The rock of Stirling was the key to medieval Scotland. Sitting astride the narrow waist of the Central Belt, it commanded the upper reaches of the Forth as well as guarding access to the Central Highlands. In medieval times, Stirling Bridge was the lowest practical crossing point over the Forth. All invading armies had to come to the rock of Stirling if they wanted to enter Scotland’s hinterlands; Stirling Castle was rightly described as ‘a huge brooch that clasps Highlands and Lowlands together’. It suffered sixteen major sieges as a result. Legends link a citadel it’s Stirling with King Arthur but the first records of a castle there date from the reign of Alexander I who died there in 1124. Control of Stirling Castle was also demanded by Henry II before he would release the captive William the Lion in 1174.Scottish Castles & Fortifications – Richard Dargie
William regained the castle before his death there in 1214, but Stirling fell into English hands again in 1295-96 when Edward I tried to annex Scotland. William Wallace briefly liberated the castle following his decisive victory at the Battle of Stirling Bridge in 1297 but an English governor, Sir John Simpson, was back in command in 1298. Simpson found himself besieged in turn the following year and called on Edward to send reinforcements. When these failed to arrive, the castle was surrendered and its Scots constable, Sir William Oliphant, raised the lion rampart over its battlements once again. Edward finally arrived in force in July 1304 having crossed the Forth downstream using a fleet of pontoons. At this point in the Wars for Scottish Independence, Stirling was the last major stronghold in Scotland still under patriot control. After three months of siege, Oliphant and his starving men marched out. Edward accepted their surrender but ordered the garrison back into the castle while he bombarded it with stones from his siege engine, the War Wolf.

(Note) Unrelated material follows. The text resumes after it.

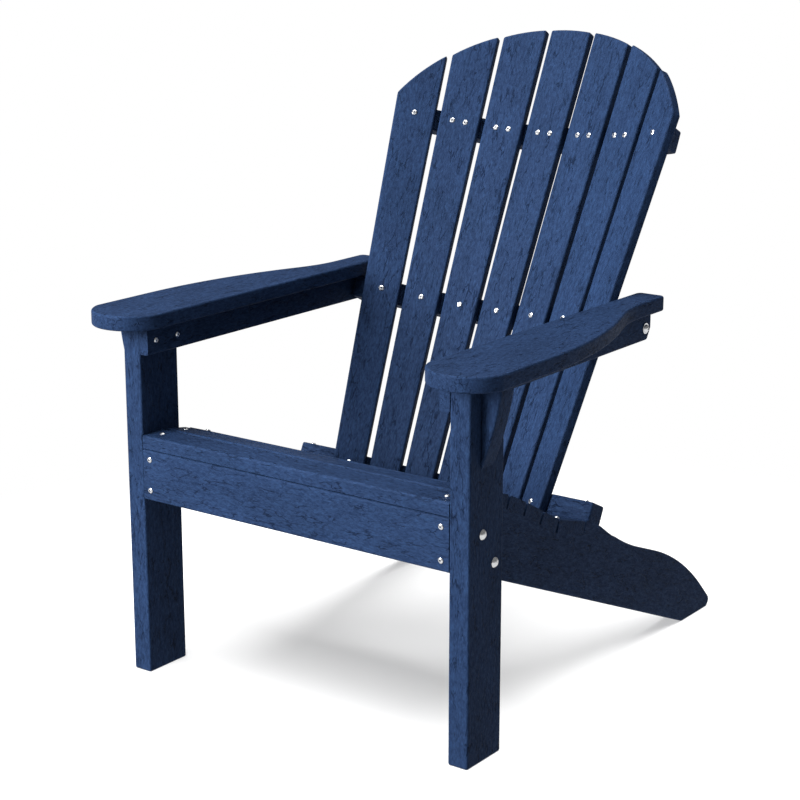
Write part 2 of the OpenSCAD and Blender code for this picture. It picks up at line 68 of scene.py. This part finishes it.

Stirling was still in English hands in 1314, when it was among the few fortresses not under Bruce control. Failing to take the castle by siege, the King’s younger brother, Edward Bruce, parleyed with the English castellan Sir Phillip Mowbray. They agreed that the castle would be handed over to the Scots if it had not been relieved by Mid Summer Day. This committed both Robert the Bruce and Edward II to the climactic battle that was fought on the plain below the castle along the Bannockburn that summer. Once back in Scottish hands, Bruce damaged Stirling severely so it could not be held up by future invaders. Despite this, after Bruce’s death in 1329, the forces of the puppet King Edward Balliol and his sponsor Edward III captured and rebuilt Stirling on 1333, and held it until 1342.
With is the stability of the Stewart Age, Stirling flourished. Money was lavished upon the castle, to turn it into a symbol of royal authority. The Great Hall of 1500 and Gatehouse of 1510 built by James IV, and the Royal Palace of James V of 1540, were designed to protect the dynastic identity of the Stewart kings. The exterior of the Great Hall Who is even painted in a bright golden wash so that it could be seen for miles around. Stirling was the effective capital of Stewart Scotland, where the family preferred to hold court and carry out their business. The infant monarchs James V and Mary were both crowned in the Chapel Royal. The baptism of Prince Henry Stewart in 1594 was celebrated by a banquet of gargantuan proportions, even by Renaissance standards. The highlight of the feast was procession into the Great Hall of an eighteen foot galleon with masts forty feet high from which servants dispensed seafood to the guests. Darker deeds were done at Stirling too. In 1452 James II took the first step towards bringing the power of the house of Black Douglas whose wealth and privileges rivalled those of the Crown. Negotiations between James II and the Earl of Douglas came to a sudden end when the king plunged his dagger into the throat of the magnate. Douglas had been promised a safe conduct but his corpse ended up being thrown out of a castle window onto the rocks below. The Scottish Parliament exonerated the king and put the entire blame for the incident upon the dead noble who had some clearly been guilty of treason.
Stirling was little used by royalty after 1603 but it witnessed blood again in 1651 during a siege by Monck’s Roundheads which badly damaged the castle. Its continuing strategic value was highlighted by the devastating Jacobite victory at Killiecrankie less than sixty miles to the north in 1689. Stirling became an important base for the Hanoverian army and its defenses were stiffened by modern artillery platforms. More was done to strengthen Stirling after the aborted invasion of 1708 when the Old Pretender sailed into the Forth with a French Fleet. In 1745, Jacobite forces bypassed the castle and only fired a few desultory shots at in on their way back north. The castle suffered badly in its years as an army base; the Great Hall was converted into a barracks and the Chapel Royal was used as a store. The army finally left in 1964 and after over thirty years of conservation work, Stirling Castle has now been restored to its Renaissance grandeur and magnificence.
When I got back to Edinburgh, I went to the cinema to see Mary, Queen of Scots and it was quite fascinating, especially because she is one of the people that I’ve been learning about on these castle visits.